A Study to Investigate the Influence of $\gamma$ Radiation on Microwave Absorption Characteristics of Barium Titanate/Exfoliated Graphite Nanocomposite

Gamma radiation has the potential to induce changes in the properties of materials, affecting aspects like their morphology and conductivity, which in turn influence their microwave absorption properties. The utilization of absorbing materials is crucial in mitigating the impact of electromagnetic (EM) pollution. Nonetheless, achieving a high level of absorption, a broad bandwidth, and maintaining a thin coating thickness remains a formidable challenge. This study introduces an innovative approach to create an ultra-thin, wideband microwave absorber using a γ-irradiated nanocomposite of barium titanate and exfoliated graphite (BT/EG 10 kGy).
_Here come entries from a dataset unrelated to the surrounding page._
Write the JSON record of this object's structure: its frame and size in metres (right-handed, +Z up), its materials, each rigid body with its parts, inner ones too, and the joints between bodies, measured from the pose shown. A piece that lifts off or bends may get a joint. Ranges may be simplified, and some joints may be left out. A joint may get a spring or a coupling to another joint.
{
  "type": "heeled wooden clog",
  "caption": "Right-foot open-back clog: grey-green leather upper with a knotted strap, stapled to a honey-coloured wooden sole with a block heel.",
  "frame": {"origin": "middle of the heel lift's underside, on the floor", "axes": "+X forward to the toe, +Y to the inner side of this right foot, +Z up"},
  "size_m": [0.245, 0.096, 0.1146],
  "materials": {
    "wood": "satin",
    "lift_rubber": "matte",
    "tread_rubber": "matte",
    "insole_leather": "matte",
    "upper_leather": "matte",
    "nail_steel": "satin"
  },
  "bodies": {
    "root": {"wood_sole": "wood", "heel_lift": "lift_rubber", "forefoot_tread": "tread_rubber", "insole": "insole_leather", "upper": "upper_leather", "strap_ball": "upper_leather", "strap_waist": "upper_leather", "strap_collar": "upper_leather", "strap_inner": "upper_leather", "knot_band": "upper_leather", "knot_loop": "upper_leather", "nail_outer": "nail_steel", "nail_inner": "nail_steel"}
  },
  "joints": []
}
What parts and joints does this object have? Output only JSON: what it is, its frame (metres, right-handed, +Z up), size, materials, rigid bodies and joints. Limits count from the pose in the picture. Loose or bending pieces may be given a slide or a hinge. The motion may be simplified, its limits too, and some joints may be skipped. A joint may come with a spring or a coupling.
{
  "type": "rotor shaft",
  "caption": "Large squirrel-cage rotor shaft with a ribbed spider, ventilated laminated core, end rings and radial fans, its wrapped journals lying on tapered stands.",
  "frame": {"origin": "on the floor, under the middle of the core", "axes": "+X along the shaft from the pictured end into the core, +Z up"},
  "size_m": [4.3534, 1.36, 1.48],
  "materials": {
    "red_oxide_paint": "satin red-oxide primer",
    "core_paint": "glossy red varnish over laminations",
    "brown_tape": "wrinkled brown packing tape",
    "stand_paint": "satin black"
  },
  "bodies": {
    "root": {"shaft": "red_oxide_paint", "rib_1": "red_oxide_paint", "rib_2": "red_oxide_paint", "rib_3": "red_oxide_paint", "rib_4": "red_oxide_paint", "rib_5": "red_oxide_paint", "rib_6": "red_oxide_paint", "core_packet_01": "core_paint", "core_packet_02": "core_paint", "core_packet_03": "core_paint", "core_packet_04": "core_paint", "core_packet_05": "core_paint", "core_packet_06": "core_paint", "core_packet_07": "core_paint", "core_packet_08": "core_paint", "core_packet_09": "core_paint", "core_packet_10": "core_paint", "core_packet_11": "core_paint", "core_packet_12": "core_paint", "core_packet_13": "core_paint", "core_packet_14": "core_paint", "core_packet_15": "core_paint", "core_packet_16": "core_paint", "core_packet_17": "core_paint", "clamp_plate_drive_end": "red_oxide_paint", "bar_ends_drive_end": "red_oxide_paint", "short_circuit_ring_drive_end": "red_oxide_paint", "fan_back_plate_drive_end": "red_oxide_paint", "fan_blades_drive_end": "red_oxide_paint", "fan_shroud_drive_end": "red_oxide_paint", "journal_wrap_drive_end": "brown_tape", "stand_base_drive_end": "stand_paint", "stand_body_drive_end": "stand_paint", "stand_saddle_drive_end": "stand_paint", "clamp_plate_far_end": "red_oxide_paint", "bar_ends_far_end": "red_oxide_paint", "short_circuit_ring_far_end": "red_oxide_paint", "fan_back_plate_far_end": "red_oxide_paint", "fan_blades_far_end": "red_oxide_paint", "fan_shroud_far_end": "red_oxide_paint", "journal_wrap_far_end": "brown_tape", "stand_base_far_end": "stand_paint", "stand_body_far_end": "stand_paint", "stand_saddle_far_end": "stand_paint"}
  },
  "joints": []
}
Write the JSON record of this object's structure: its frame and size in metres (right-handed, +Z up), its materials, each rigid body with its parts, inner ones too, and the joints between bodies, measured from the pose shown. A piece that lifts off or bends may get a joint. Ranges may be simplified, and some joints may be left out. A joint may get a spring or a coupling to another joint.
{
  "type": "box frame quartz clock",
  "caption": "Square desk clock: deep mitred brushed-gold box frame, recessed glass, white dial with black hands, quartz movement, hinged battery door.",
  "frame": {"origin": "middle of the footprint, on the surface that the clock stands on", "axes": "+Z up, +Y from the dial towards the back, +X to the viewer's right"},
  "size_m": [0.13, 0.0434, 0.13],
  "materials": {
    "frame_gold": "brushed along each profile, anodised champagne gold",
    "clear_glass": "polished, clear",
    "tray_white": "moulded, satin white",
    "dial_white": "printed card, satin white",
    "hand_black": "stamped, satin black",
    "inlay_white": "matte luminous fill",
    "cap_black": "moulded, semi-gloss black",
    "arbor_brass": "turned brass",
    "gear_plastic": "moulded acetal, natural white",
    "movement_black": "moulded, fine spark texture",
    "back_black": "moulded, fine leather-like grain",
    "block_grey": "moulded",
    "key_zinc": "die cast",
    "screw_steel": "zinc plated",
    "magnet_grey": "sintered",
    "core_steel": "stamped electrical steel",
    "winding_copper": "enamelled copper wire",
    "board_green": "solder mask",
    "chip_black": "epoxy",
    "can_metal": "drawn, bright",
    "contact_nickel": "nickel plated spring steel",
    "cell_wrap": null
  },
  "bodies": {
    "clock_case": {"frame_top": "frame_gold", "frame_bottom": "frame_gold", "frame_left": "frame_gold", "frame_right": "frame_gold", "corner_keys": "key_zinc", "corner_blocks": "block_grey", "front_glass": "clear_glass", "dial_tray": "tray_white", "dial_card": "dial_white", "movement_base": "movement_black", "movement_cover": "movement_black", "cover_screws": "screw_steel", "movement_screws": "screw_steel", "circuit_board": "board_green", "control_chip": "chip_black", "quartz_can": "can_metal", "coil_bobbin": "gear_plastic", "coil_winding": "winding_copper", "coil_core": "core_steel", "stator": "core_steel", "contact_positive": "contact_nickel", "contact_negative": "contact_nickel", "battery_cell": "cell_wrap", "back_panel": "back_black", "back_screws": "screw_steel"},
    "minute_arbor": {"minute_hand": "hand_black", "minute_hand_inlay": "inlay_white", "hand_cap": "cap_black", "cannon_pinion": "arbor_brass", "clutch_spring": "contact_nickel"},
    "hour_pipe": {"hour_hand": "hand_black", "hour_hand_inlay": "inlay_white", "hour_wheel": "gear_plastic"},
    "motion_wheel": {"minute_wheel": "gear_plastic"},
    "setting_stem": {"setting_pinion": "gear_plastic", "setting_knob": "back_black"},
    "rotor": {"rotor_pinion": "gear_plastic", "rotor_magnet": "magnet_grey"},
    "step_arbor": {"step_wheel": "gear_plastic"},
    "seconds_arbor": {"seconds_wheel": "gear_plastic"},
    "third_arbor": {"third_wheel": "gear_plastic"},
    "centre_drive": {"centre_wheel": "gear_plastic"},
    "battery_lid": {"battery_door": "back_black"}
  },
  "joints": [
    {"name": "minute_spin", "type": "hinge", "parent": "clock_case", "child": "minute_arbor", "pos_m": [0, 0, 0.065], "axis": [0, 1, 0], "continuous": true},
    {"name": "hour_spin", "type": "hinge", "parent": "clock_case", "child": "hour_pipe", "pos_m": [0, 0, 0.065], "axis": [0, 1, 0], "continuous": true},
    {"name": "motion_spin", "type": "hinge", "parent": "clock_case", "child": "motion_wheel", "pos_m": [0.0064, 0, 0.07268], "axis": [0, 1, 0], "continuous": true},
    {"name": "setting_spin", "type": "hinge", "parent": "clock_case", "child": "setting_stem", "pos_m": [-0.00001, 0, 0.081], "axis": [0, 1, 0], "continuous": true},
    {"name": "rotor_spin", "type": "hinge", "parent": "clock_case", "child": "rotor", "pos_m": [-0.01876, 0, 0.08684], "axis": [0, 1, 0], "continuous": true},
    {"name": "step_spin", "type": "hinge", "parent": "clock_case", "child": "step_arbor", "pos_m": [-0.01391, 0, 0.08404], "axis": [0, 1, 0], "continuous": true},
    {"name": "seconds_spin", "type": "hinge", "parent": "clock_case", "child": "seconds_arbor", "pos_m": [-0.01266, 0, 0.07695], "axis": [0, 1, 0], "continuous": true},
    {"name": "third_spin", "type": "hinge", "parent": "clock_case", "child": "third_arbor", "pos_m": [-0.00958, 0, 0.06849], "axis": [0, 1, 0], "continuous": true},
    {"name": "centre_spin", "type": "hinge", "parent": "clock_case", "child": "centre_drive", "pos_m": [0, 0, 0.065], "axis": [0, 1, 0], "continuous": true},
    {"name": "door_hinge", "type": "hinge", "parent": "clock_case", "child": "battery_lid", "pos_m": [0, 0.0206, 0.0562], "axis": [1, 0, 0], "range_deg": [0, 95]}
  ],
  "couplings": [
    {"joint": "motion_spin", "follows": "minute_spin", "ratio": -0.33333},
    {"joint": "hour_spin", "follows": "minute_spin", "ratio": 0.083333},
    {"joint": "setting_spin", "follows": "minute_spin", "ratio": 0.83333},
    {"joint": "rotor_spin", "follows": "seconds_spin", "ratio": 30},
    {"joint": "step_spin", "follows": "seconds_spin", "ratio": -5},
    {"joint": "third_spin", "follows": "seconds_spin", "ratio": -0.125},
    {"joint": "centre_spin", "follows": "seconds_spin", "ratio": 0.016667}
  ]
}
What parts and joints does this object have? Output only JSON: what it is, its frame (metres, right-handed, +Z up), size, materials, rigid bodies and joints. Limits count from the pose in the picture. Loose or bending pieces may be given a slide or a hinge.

To achieve this, BT is synthesized through a straightforward and scalable solid-state method, with the addition of 1 wt% EG. Subsequently, the composite undergoes γ-radiation exposure at a dose of 10 kGy. We conducted measurements of the complex permittivity and permeability of the BT/EG 10 kGy sample in 2 - 18 GHz range. The study also explores the impact of grain size and EM parameters on the microwave absorption characteristics due to γ-irradiation. Remarkably, the BT/EG 10 kGy sample exhibits an impressive absorption bandwidth of 10 GHz, spanning from 6.6 to 16.6 GHz. What makes this achievement particularly noteworthy is the ultra-thin thickness of 1.5 mm. The combination of this wide absorption bandwidth, minimal coating thickness, and the straightforward fabrication process employed in this study positions the BT/EG 10 kGy sample as a highly promising candidate for efficient MAM.